Но примерно с весны 1919-го Есенин, не дистанцируясь от большевиков, перестанет публично поддерживать советскую власть и писать о ней.
Заметим, что некий свой разрыв с новой властью Есенин совершил не тогда, когда из-под ног большевиков уходила земля, но когда Красная армия уже начала наступление по всем фронтам и перелом в Гражданской войне стал очевидным.
Большевики начали строить жестоковыйную государственность, не предлагая ни ему, Есенину, ни его товарищам-имажинистам, ни его крестьянским собратьям Ширяевцу, Клычкову и Орешину, ни вообще русскому мужику достойного места внутри пирамиды. Это Есенина мучило.
Всё больший интерес у Есенина вызывала фигура Махно. Тот воспринимался им как символ вольнолюбия и упрямства, способный навязывать большевикам свою правду.
Если бы в то время советская власть призвала Есенина и признала первым поэтом, он мог бы на многое взглянуть иначе. Но этого не случилось, и Есенин решил, что пока свободен.
* * *
В марте к Фриче и Блюму присоединился партийный журналист Л. С. Левин, публиковавшийся под псевдонимом Адольф Меньшой. В газете «Коммунар» от 11-го числа он вопрошал, почему товарищ Луначарский мирится со всей этой «имажинистской нечистью», оставляя без внимания «настоящее, пролетарское, здоровое, чистое, солнечное искусство».
Днём позже он снова высказался на эту тему — уже в «Правде»: «Настоящему пролетарию-творцу чуждо и противно это „плеванье зазорное Богу в юродивый взор“, эта молитва матерщиной, эта отвратительная смесь передоновщины со смердяковщиной… Кто поставил паяцев у самой рампы, на авансцене? Долой их! Вон!»
Главный печатный орган Советской России вёл себя, как взбесившийся вышибала.

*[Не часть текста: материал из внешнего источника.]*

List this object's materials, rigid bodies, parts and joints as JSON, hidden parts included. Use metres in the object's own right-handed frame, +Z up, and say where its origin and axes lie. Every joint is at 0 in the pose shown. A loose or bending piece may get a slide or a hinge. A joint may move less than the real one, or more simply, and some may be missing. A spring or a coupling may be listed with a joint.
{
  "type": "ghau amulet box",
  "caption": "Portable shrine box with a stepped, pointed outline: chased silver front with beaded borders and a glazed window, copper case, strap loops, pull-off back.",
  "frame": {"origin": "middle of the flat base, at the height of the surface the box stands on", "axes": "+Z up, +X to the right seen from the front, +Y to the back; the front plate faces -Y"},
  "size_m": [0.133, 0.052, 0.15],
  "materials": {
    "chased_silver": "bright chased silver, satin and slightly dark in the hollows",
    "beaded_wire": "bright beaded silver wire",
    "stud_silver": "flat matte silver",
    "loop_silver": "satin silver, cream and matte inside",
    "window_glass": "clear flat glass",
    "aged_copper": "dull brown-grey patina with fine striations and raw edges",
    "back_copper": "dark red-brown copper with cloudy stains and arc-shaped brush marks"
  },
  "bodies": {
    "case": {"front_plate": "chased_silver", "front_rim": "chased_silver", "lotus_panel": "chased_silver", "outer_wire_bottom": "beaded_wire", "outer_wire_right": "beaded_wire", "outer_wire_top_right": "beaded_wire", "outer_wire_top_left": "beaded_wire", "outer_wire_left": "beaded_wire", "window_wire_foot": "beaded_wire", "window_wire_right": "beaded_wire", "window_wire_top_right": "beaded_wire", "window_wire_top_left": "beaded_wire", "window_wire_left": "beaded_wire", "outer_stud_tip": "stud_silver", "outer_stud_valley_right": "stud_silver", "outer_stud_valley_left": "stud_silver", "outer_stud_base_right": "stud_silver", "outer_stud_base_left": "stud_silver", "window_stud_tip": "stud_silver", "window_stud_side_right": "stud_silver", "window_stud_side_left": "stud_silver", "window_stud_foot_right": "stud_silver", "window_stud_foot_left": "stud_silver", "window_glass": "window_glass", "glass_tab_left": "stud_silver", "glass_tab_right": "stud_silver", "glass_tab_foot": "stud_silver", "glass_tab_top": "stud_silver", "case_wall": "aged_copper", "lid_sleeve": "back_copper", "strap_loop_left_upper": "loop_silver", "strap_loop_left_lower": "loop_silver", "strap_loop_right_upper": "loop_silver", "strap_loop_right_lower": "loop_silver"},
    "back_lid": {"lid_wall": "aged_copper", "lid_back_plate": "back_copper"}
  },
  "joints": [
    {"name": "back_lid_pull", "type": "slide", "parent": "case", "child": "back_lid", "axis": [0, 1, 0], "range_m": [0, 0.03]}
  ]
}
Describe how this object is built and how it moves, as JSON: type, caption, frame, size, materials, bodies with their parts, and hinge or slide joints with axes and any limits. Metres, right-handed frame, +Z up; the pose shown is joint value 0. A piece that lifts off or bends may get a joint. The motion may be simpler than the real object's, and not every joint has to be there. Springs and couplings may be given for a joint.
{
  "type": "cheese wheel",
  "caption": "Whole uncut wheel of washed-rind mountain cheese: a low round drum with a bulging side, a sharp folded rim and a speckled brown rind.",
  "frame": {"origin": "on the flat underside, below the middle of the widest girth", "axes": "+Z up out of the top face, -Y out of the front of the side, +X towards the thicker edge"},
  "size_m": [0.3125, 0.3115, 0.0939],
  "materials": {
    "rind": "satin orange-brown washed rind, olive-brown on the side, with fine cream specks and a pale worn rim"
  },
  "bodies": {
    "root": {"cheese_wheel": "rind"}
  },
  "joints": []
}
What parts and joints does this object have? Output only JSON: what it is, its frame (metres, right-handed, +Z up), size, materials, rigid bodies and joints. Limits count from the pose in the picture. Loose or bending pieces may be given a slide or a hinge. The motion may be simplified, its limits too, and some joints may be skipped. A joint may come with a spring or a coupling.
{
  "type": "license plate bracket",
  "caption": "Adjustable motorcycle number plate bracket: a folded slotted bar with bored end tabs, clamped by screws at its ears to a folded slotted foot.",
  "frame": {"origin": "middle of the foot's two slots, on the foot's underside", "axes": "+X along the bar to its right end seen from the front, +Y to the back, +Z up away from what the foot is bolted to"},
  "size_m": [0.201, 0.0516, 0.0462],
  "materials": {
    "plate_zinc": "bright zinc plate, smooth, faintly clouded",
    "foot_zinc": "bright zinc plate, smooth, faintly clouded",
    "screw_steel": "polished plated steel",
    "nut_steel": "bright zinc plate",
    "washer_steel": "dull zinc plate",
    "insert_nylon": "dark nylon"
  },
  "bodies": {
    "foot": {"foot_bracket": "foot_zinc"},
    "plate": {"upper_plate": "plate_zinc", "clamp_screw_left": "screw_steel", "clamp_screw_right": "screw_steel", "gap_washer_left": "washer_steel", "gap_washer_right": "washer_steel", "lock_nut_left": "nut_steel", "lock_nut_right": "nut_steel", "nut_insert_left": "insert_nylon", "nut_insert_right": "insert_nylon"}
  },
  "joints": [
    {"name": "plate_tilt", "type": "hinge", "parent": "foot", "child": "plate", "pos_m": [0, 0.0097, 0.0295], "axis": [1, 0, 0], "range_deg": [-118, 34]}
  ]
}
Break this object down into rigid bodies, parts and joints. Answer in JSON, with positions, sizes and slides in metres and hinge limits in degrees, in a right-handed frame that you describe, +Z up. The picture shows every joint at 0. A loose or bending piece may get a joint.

В тот же день пришедший в ужас Рюрик Ивнев поспешно написал письмо в редакцию «Известий ВЦИК» с заявлением о выходе из группы имажинистов по причине «полного несогласия с образом действия этой группы».
При этом никакого «образа действий» пока не было — самые громкие скандалы имажинистов были ещё впереди.
Шершеневич едко назвал Ивнева «жертвой государственного приличия».
У остальных имажинистов нервы оказались куда крепче — они и не подумали сдаваться, но, напротив, атаковали.
В апреле во втором номере журнала «Гудки» компания имажинистских неприятелей пополнилась критиком Г. Вайнштейном: «…главная-то беда в том, что эти безобразники стати (по чьему-то попустительству) во главе современной литературы. Конечно, не потому, что сбылось пророчество: „Говорят, что я скоро стану / Знаменитый русский поэт“, — С. Есенин. Нет, знаменитым поэтом Есенин не стал. Есенин стал имажинистом… И это в то время, когда мир захлёбывается в крови гражданской войны, когда у израненного пролетариата кружится голова от напряжений! <…> Я знаю, пролетариат выйдет на свою дорогу, — но зачем же выпустили вперёд эту обнаглевшую челядь буржуазии сеять чертополох…»
Увы, не только Вайнштейн, Фриче и Левин (Меньшой) пребывали в тщетной уверенности, что пролетариат мало того что является ведущей силой революции, но ещё и способен дать новую литературу, новую поэзию.
Пролетариат действительно стал серьёзной основой для русской революции — но не на представительском уровне, а массовкой, движущей силой.
Управленцами революции были совсем иные персонажи, которых свести к одному знаменателю сложно: дети дворян — по сути, радикально настроенные интеллигенты (сам Ленин, Дзержинский); дети еврейских купцов (Троцкий, Свердлов), недоучившиеся священники (Сталин), царские офицеры (Бонч-Бруевич), выходцы из старообрядческих слоёв.
Потомственных пролетариев там надо было ещё поискать.
Советскую поэзию, что характерно, создадут представители плюс-минус тех же сословий.
А пролетариат? С пролетариатом сложнее.
Однако «имажинистская нечисть» сыграла в этой истории роль прелюбопытную.
Есенин и Мариенгоф постоянно наведывались в созданную после революции организацию рабочих литераторов — Пролеткульт, на Воздвиженку, дом 16: поговорить, поспорить, прочесть свои стихи, зазвать в гости и на свои выступления…
Вскоре состоялся совместный поэтический вечер: Есенин и Мариенгоф — с одной стороны, а с другой — молодые пролетарские поэты Александровский, Герасимов, Казин, Кириллов, Обрадович.
Причём на концерт явился критик Пётр Семёнович Коган и предостерёг пролетарскую молодёжь, как писала газета, от «губительного действия имажинизма».
Губительное действие не заставило себя ждать.
Пролетарские поэты мало что умели, а имажинистская повадка показалась им привлекательной.